We were responding to your specific objection. Does my post accurately represent it? Does it dissolve it?

Yup, the first sentence of your first post describes my post, but I disagree with the second sentence. I don't think it's dissolved yet.

As for the rest - I expect we'd recognize a Bayesian turing machine from its behavior, or from observing that it acts according to the correct probabilities for things. Not sure on this part.

I think you're saying that the Turing machine that reasons by Bayesian inference (i.e. repeated application of the product rule of probability theory) would turn out to be the best one. This seems like a sensible conjecture, but I wonder whether we can prove it. I don't think this fact emerges trivially from Cox's theorem or anything other work that I'm aware of.
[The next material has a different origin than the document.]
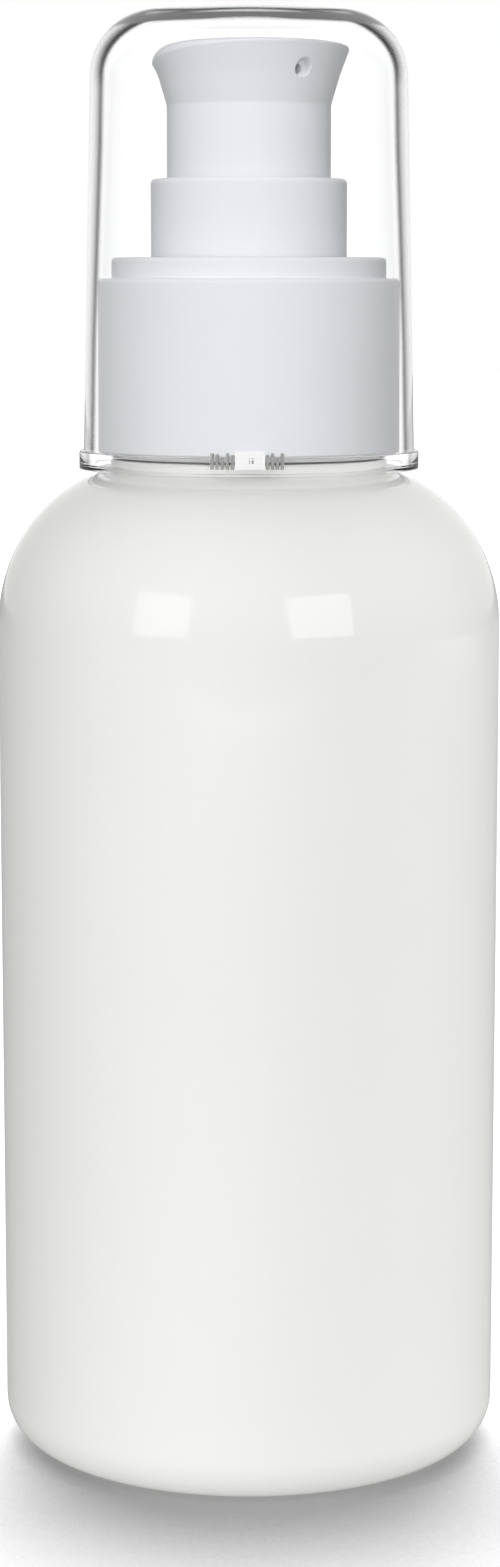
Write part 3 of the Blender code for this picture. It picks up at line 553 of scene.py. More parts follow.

The other approach is to define the Bayesian Turing machine as the best one. That's also quite reasonable, but now we have a completely new definition of "Bayesian", and the question of whether we can prove that it has a connection back to the old definition that involves repeated application of the product rule.

Also: actual Turing Machines and actual Utility Functions are terrible at their jobs.

Agreed.

I think you're saying that the Turing machine that reasons by Bayesian inference (i.e. repeated application of the product rule of probability theory) would turn out to be the best one.

What I meant to say was that if, per your hypothetical, we designed the best utility optimizer, we could see if it was "Bayesian" by checking whether it acts in accordance with the Bayesian probabilities (a la the Turing test). I guess?

The only real point of my post was that your stated objection to demonstrate that Turing machines clearly couldn't perform Bayesian updates wasn't really meaningful, in that the same objection could be leveled at any system more granular than the universe itself. On the other hand, I do expect that Turing-equivalent systems will have trouble with calculating priors.

I suppose you could have one Turing machine for each Planck duration in your lifetime (really this isn't so much to ask, as each machine is infinite in size anyway), each returning its calculation one after the other?